Ana Mendieta - Identity and the Sacred

An excerpt from the book "The Sacred and the Feminine" by Griselda Pollock and Victoria Turvey

Mendieta’s work from 1973 onwards is increasingly related to nature, and the notion of sacrifice is no longer so explicitly linked to sexuality. The assimilation of the body to the earth marks the series Siluetas. Here Mendieta leaves an imprint of the form of her body in the landscape, an imprint either hollow or formed by the assembly of natural elements. These works illustrate in singular fashion the link between the construction of myth and the search for an identity, highlighted powerfully by Lacoue-Labarthe and Nancy in Le mythe nazi. In paradigmatic fashion, by creating a fusion with nature, Mendieta affirms, through their common fertility, a feminine specificity. The Earthmother in this respect constitutes an all-powerful, truly mythical generality, in which Mendieta’s body literally melts, and in a certain sense becomes lost; the affirmation of a collective identity so clearly implying the dissolution of personal identity. The rituals of purification, which her performances stage, underline to what extent this dissolution of the body is associated with the idea of transcendence.
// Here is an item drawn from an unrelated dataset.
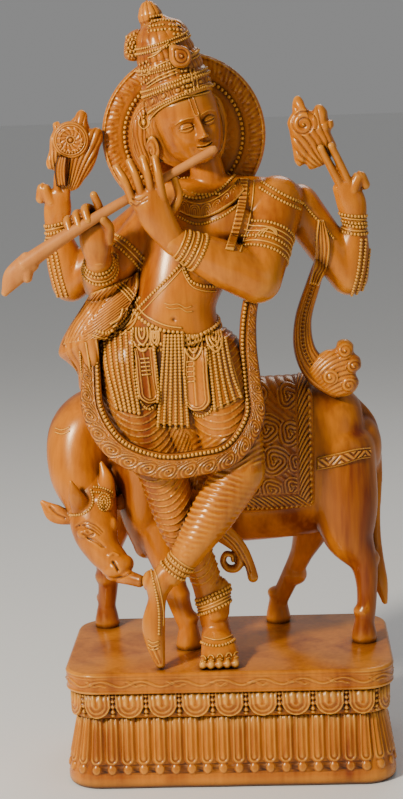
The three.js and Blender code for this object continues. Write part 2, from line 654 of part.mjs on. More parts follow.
// Necklaces, and the long chains across the chest
function neckJewels() {
  return [
    bangle([-4, -32, 556], [31, 28], 5, { turn: [22, -8, 0], sides: 20 }),
    bangle([0, -38, 543], [44, 36], 5, { turn: [30, -12, 0], sides: 20 }),
    bangle([2, -44, 530], [52, 36], 5, { turn: [36, -12, 0], sides: 20 }),
    lump([0, -78, 518], [26, 7, 13]),
    rod([[62, -50, 536], [38, -74, 504], [30, -80, 474], [30, -74, 448]], 6.5),
    rod([[-50, -90, 458], [-40, -90, 444], [-22, -88, 436], [-4, -78, 433]], 4),
    rod([[-52, -90, 458], [-80, -86, 436], [-106, -78, 406], [-132, -62, 384]], 4),
  ];
}

// The girdle with its hanging panels of bead ropes and its flat tongues
function skirtJewels() {
  const ROPE_RELIEF = 5;
  const panel = (spine, width, ropes) =>
    band(spine, spine.map(() => width), 10, {
      steps: 4,
      across: 2 * ropes,
      relief: (x) => (Math.round((x + 0.5) * 2 * ropes) % 2 ? ROPE_RELIEF : 0),
    });
  const tongue = (x, y, z) =>
    band([[x, y, z], [x + 6, y - 4, z - 34], [x + 10, y - 4, z - 62]], [26, 24, 14], 12);
  return [
    bangle([-52, -45, 392], [61, 49], 5, { turn: [14, -8, 0], sides: 24 }),
    bangle([-53, -46, 382], [63, 50], 5, { turn: [14, -8, 0], sides: 24 }),
    panel([[-114, -82, 376], [-112, -94, 344], [-106, -96, 308]], 40, 4),
    panel([[-62, -98, 382], [-56, -104, 336], [-48, -103, 292]], 36, 4),
    panel([[-2, -86, 368], [4, -96, 336], [8, -98, 304]], 30, 3),
    tongue(-92, -94, 376),
    tongue(-34, -98, 376),
    // the sash tied on the hip, its knot and its fan of cloth
    limb([[-124, -46, 420], [-150, -40, 390], [-152, -36, 340]], [[24, 20], [26, 22], [20, 18]]),
    limb([[-148, -22, 412], [-166, -20, 380], [-176, -18, 356]], [[20, 9], [20, 8], [12, 6]]),
    lump([-130, -66, 394], [22, 13, 20], { turn: [0, 30, 0] }),
  ];
}

// The long scarf hangs in a deep loop before the thighs, beaded along its inner edge and leafy along its
// outer one
function scarf() {
  const SPINE = [
    [56, -60, 462],
    [38, -60, 420],
    [33, -62, 375],
    [36, -74, 328],
    [38, -90, 292],
    [12, -103, 254],
    [-26, -109, 244],
    [-70, -109, 242],
    [-118, -102, 262],
    [-144, -86, 302],
    [-146, -72, 344],
    [-144, -54, 388],
  ];
  const WIDTHS = [18, 18, 20, 22, 25, 26, 27, 28, 29, 27, 22, 18];
  const STEPS = 66;
  const LEAF = 3; // how far a leaf and the row of beads stand out
  const edgeRelief = (x, share) => {
    if (x > 0.4) return 0;
    if (x > 0) return LEAF + 1;
    return Math.round(share * STEPS) % 3 ? LEAF : 0;
  };
  return [band(SPINE, WIDTHS, 9, { steps: STEPS, across: 3, relief: edgeRelief })];
}

// The scarf's two free ends: one blows out beside the hip, the other curls under the cow's belly
function ribbons() {
  return [
    band(
      [[126, 2, 470], [110, 2, 430], [97, 4, 386], [100, 6, 350], [118, 6, 324], [140, 6, 310]],
      [14, 16, 20, 26, 34, 36],
      12,
      { steps: 15, across: 2, relief: (x) => (x === 0 ? -2 : 0) },
    ),
    lump([145, 5, 344], [12, 9, 12]),
    lump([158, 5, 328], [10, 8, 12]),
    lump([150, 6, 306], [13, 9, 13]),
    limb([[-30, -44, 144], [6, -30, 132], [27, -26, 112], [32, -25, 90]], [[10, 9], [10, 8], 9, 8]),
    limb([[-24, -36, 146], [-6, -28, 128], [6, -26, 112]], [[10, 8], [9, 7], [8, 7]]),
    lump([3, -26, 108], [12, 8, 11]),
  ];
}

// The flute, a separate rod of paler wood with a carved end
const FLUTE = {
  spine: [[9, -92, 596], [-60, -101, 560], [-125, -114, 526], [-180, -119, 494], [-212, -120, 473]],
  girth: [5, 5, 6, 8, 10],
};

function fluteRod(grown) {
  return limb(FLUTE.spine, FLUTE.girth.map((radius) => radius + grown), { dome: 1 });
}

function flute() {
  const made = Manifold.union([
    fluteRod(0),
    limb([[-204, -120, 478], [-222, -120, 462], [-234, -120, 443]], [[12, 9], [12, 8], [5, 4]]),
    limb([[-208, -120, 470], [-208, -120, 460]], [[9, 8], [6, 6]]),
  ]);
  return thin(made, FLUTE_TRIANGLES, () => 1);
}

// How much more the detail at a place is worth than that of the plain body
function care({ y, z }) {
  const height = (z - PLINTH_HEIGHT) / UNIT;
  if (height > FINE_ABOVE || height < FINE_BELOW) return 6;
  return y / UNIT < FINE_BEFORE ? 4 : 1;
}

// The outer shell of a solid, without the small voids where its pieces overlap
function shell(made) {
  return made.decompose().reduce((widest, each) => (each.volume() > widest.volume() ? each : widest));
}

const body = [...legs(), ...torso(), ...arms(), ...head(), ...crown(), ...halo(), ...emblems()];
const dress = [...armJewels(), ...neckJewels(), ...skirtJewels(), ...scarf(), ...ribbons()];
const carving = thin(shell(Manifold.union([...cow(), ...body, ...dress])), CARVING_TRIANGLES, care);
const stand = thin(Manifold.union(plinth()), PLINTH_TRIANGLES, () => 1);
const block = shell(stand.add(carving).subtract(fluteRod(FLUTE_CLEARANCE / UNIT)));

function node(name, made, colour) {
  const mesh = made.getMesh();
  const geometry = new THREE.BufferGeometry();
  geometry.setAttribute("position", new THREE.BufferAttribute(mesh.vertProperties, mesh.numProp));
  geometry.setIndex(new THREE.BufferAttribute(mesh.triVerts, 1));
  geometry.computeVertexNormals();
  const material = new THREE.MeshStandardMaterial({ color: colour, roughness: 0.5, metalness: 0 });
  const object = new THREE.Mesh(geometry, material);
  object.name = name;
  return object;
}

const figure = new THREE.Group();
figure.add(node("carved_block", block, 0xb06a2c), node("flute", flute(), 0xc08a55));
export default figure;
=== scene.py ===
import math

import bmesh
import bpy
import numpy as np
from mathutils import Euler, Matrix, Vector
from mathutils.bvhtree import BVHTree


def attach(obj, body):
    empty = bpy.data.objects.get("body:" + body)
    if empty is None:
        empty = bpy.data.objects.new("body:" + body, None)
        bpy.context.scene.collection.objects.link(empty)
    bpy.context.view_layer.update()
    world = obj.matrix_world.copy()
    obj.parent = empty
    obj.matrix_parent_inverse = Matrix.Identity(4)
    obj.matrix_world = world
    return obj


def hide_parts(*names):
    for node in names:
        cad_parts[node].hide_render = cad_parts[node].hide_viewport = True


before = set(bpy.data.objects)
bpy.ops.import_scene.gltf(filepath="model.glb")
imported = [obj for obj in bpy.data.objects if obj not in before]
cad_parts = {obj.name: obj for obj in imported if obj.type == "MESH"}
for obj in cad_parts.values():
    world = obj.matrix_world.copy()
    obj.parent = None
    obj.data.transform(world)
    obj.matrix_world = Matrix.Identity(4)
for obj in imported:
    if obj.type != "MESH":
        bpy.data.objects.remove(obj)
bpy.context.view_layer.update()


# The camera stands a little to the viewer's right and looks down at the figure from a bit over two metres,
# as in the photograph. Its place and turn come from the plinth's corners and the figure's upright.
PHOTO_WIDTH, PHOTO_HEIGHT = 403, 799
FOCAL = 1883.3  # in pixels of the photograph
SENSOR = 36.0
CAMERA_PLACE = Vector((0.0721, -2.1887, 0.8054))
LOOKS_DOWN, LOOKS_LEFT, LEANS = math.radians(9.553), math.radians(2.536), math.radians(-1.98)

level_right = Vector((math.cos(LOOKS_LEFT), math.sin(LOOKS_LEFT), 0))
level_ahead = Vector((-math.sin(LOOKS_LEFT), math.cos(LOOKS_LEFT), 0))
camera_ahead = level_ahead * math.cos(LOOKS_DOWN) - Vector((0, 0, 1)) * math.sin(LOOKS_DOWN)
upright = level_ahead * math.sin(LOOKS_DOWN) + Vector((0, 0, 1)) * math.cos(LOOKS_DOWN)
camera_right = level_right * math.cos(LEANS) + upright * math.sin(LEANS)
camera_up = upright * math.cos(LEANS) - level_right * math.sin(LEANS)


def set_down(thing):
    """Puts a thing into the scene."""
    bpy.context.scene.collection.objects.link(thing)


def fill_in(node, **values):
    """Sets a node's inputs, each by its name with _ for a space."""
    for name, value in values.items():
        node.inputs[name.replace("_", " ")].default_value = value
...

By assimilating the female body to nature, Mendieta affirms a female specificity, a difference in essence between man and woman. This has the disadvantage of contributing to the perpetuation of a system of domination founded on the opposition of the sexes. Nicole Dubreuil- Blondin, in an essay on women’s Land Art, aims to deconstruct a certain feminist interpretation inspired by the alliance of Land Art with nature. This position, held by Lucy Lippard, consists of viewing Land Art as marked by the feminine, the communion with nature recalling a primordial state which preceded the advent of the patriarchal society. Women’s Land Art would thus denounce the rape of the earth, in an ecological affirmation. As Dubreuil-Blondin points out, this concept presumes a double transcendence: that of the sacred site, cut off from the world, and that of an immemorial female order. In her opinion, proceeding in this direction amounts to emphasizing the idea of a determining feminine.17 This conception seems to accurately characterize the work of Mendieta, who is indeed a contemporary of an essentialist feminism. Lippard and Mendieta have, moreover, been in contact with each other, and the art historian has played an important role in the feminist commitment of the artist.18 The identification of Mendieta’s body with nature clearly corresponds to an affirmation of power. This rallying to the abstract, limitless, all-powerful body that is Mother-earth takes place however at the cost of a reification; it implies the negation of the self as subject and a loss of one’s own identity.

The notion of identity, be it cultural or social, implies the body, and leads inevitably to a questioning of sexed and sexual identity. Because it supposes a differentiation, the identity quest forces us to question the difference between the sexes, that paradigm of all difference. On this point Mendieta’s work contains elements to reflect on, and obliges us to state certain theoretical points. The ambiguity of Mendieta’s propositions, between feminist claiming and negation of the body, relates to the constituent ambiguity of the myth: it is both dangerous and liberating when it is a question of pushing the limits of the body, of the human, of life. So the quest for identity can thus be seen to coincide with a wish to transcend human identity, that which crystallizes the figure of the martyr, very latent in the work of Mendieta, which is echoed by the equally ambivalent figure of the androgyne. In this respect, Pontalis has shown how the myth of androgyny, and more broadly, any myth of bisexuality, constituted both an affirmation of the transcendence of the man-woman opposition and the effacement of the desiring subject.

As regards the difference between the sexes, the myths of androgyny and essentialism seem to coincide in the idea of an incompleteness, an initial separation of the human. The idea of a primordial union, an allpowerful entity, a uniqueness or a lost eternity, is at work deep down in Mendieta’s oeuvre, which clearly displays a desire to transcend the condition of human mortality. Mendieta shows herself to be incapable of renouncing omnipotence, paradoxically doing so in the very staging of dissolution and death. In this way, her work illuminates the link between creative force and narcissistic wound, and more broadly between transcendence and fear of death. Her claim to identity leads to a loss of identity, a paradoxical refusal of all uniqueness. Here the line is drawn between the quest for identity and the fear of the other, or fear of being other. In this sense, the sacred constitutes the site of exteriority and foreignness par excellence, at the same time as it constitutes the fantasized site of uniformity and lack of differentiation.

The fusion of the artist and her work illustrates, in her case, the idea of an absolute creation at the same time as the total loss of the self. To escape the inevitable destruction of the body, Mendieta stages destructions of herself and her work. In her desire to escape her condition, she has recourse to sacrifice and its representations; between transcendence and loss, that which supposes the body is made sacred. Her work thus displays the very strong desire to construct a virginal body, which constitutes both an absolute affirmation and a total reification.